The key with field jackets in smart casual: the fit must be correct (not oversized to the point of shapelessness), the colour must sit within the neutral palette, and the detailing must be restrained. An overly military or workwear-heavy field jacket reads as costume rather than smart casual layering.
Waterproof outer layer
A packable waterproof — a minimally detailed shell jacket in a neutral — is a practical necessity for UK weather rather than a style choice. The style requirement is that it should not undermine the outfit beneath when deployed. A bright branded waterproof or a distinctly technical shell jacket signals a break from the smart casual register whenever it is needed. A minimal shell in navy or stone preserves the register even in rain.
This is not a replacement for a proper outer layer — it goes over the coat or jacket in rain rather than serving as the primary outerwear. The investment level here is functional rather than aesthetic: durability and packability matter more than aesthetics, because the piece is used reactively rather than as a considered part of the outfit.

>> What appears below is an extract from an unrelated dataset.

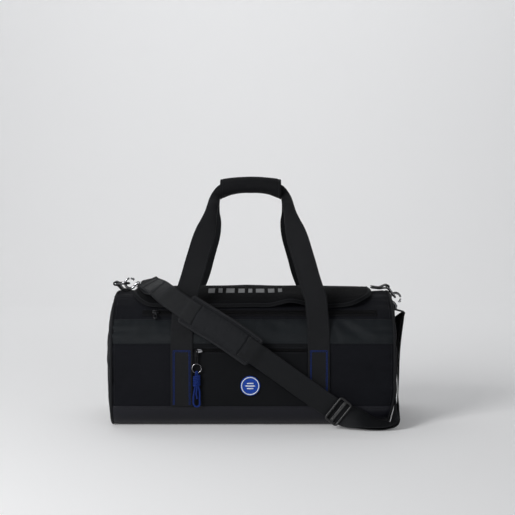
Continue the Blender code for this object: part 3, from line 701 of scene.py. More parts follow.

What to buy first — the priority order
First: Overshirt in brushed cotton or flannel. Unlocks the most new combinations from existing pieces. Works year-round. The absence of this piece is the most common single limitation in UK men's wardrobes.
Second: Winter coat in wool blend (navy, camel, or charcoal). Non-negotiable for UK winters. The highest visual-impact single purchase in a winter wardrobe.
Third: Structured jacket or unstructured blazer. Extends the smart end of the wardrobe's range. Essential for the more formal end of smart casual occasions.
Fourth: Transitional layer — Harrington, bomber, or field jacket. Provides variety and covers the weather gap between coat-necessary and coat-excessive.